The entire process is private and confidential and without prejudice, which means that no part of evidence adduced during the conciliation can be used in subsequent arbitration, and any findings or recommendations by the Conciliator are not under any circumstances disclosed to the Arbitrator.
Conciliation under the PWC forms of contract is, however, temporarily binding on the parties until overturned in arbitration. What this means is that the recommendation made by the Conciliator is temporarily enforceable and monies are paid out to the successful claimant — normally on production of a suitable bond by the claimant.
Conciliation under this form of contract is more akin to the adjudication process explained previously.
John Farage O’Brien are highly experienced in representing parties at conciliation, and principal consultant John FFF O’Brien is himself an experienced practising conciliator, having successfully settled and concluded many disputes between parties. John is available to accept appointments by agreement of the parties, or appointments as 'standing conciliator' in public works contracts.

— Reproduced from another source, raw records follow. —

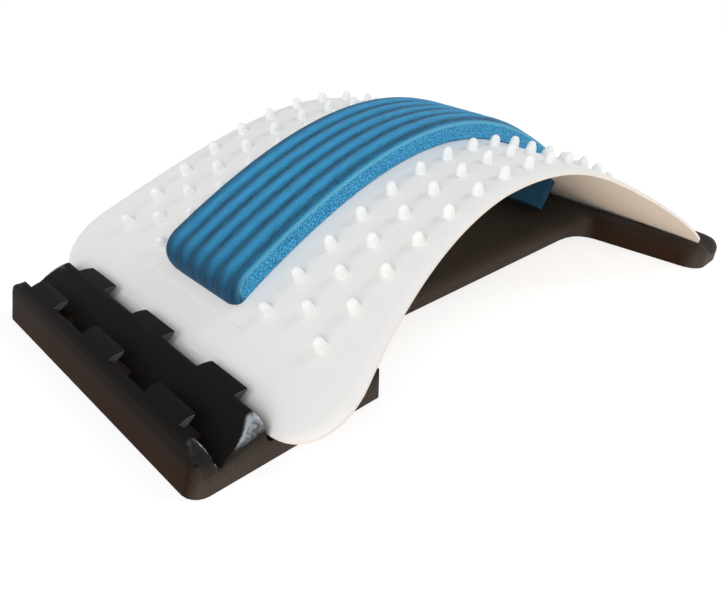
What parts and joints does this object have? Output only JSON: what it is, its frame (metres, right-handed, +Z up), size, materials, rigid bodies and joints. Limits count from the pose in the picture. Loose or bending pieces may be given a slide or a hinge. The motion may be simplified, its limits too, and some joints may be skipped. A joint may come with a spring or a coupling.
{
  "type": "lumbar back stretcher",
  "caption": "Arched back stretcher: a flexible nubbed plate with a foam pad, seated in the stepped hooks of a T-shaped moulded base.",
  "frame": {"origin": "on the floor, below the middle of the base's length and width", "axes": "+Z up; +Y along the base from its narrow hooked end to its wide end; +X across it, to the right when looking along +Y"},
  "size_m": [0.242, 0.3894, 0.0939],
  "materials": {
    "base_plastic": "black moulded plastic, fine texture with a soft sheen",
    "plate_plastic": "white moulded plastic, satin",
    "foam": "dark blue ribbed foam, cut sides brighter and speckled",
    "foot_rubber": "matt black rubber"
  },
  "bodies": {
    "base": {"base_frame": "base_plastic", "foot_pad_1": "foot_rubber", "foot_pad_2": "foot_rubber", "foot_pad_3": "foot_rubber", "foot_pad_4": "foot_rubber"},
    "arch": {"arch_plate": "plate_plastic", "foam_pad": "foam"}
  },
  "joints": [
    {"name": "arch_release", "type": "slide", "parent": "base", "child": "arch", "axis": [0, 0.7891, 0.6143], "range_m": [0, 0.06]}
  ]
}
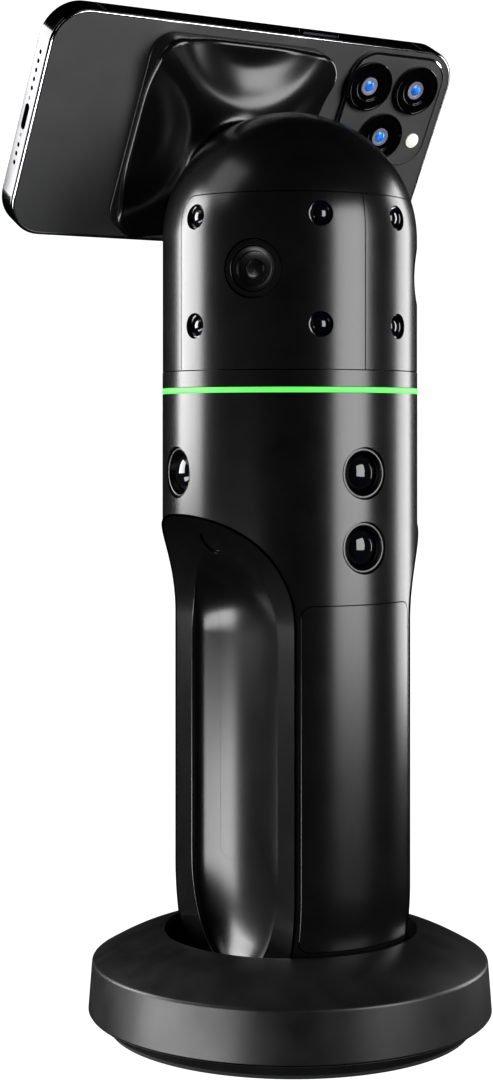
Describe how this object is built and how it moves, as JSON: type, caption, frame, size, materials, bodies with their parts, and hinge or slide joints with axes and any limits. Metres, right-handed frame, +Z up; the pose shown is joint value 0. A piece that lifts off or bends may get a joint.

Mediation is a process in which an impartial and independent third party facilitates communication and negotiation and promotes voluntary decision-making by the disputing parties to assist them to reach a mutually acceptable solution.
Mediation is looked on very favourably by Irish courts. A party refusing an offer to mediate may suffer consequences in recovering its costs if the matter proceeds to court — even if that party succeeds. The mediator is a facilitator who encourages the parties to find their own solution to their dispute without imposing his or her suggestions.
John FFF O’Brien has been appointed as mediator in a number of disputes by agreement of the parties — and with his assistance the parties have successfully reached agreement themselves in these cases.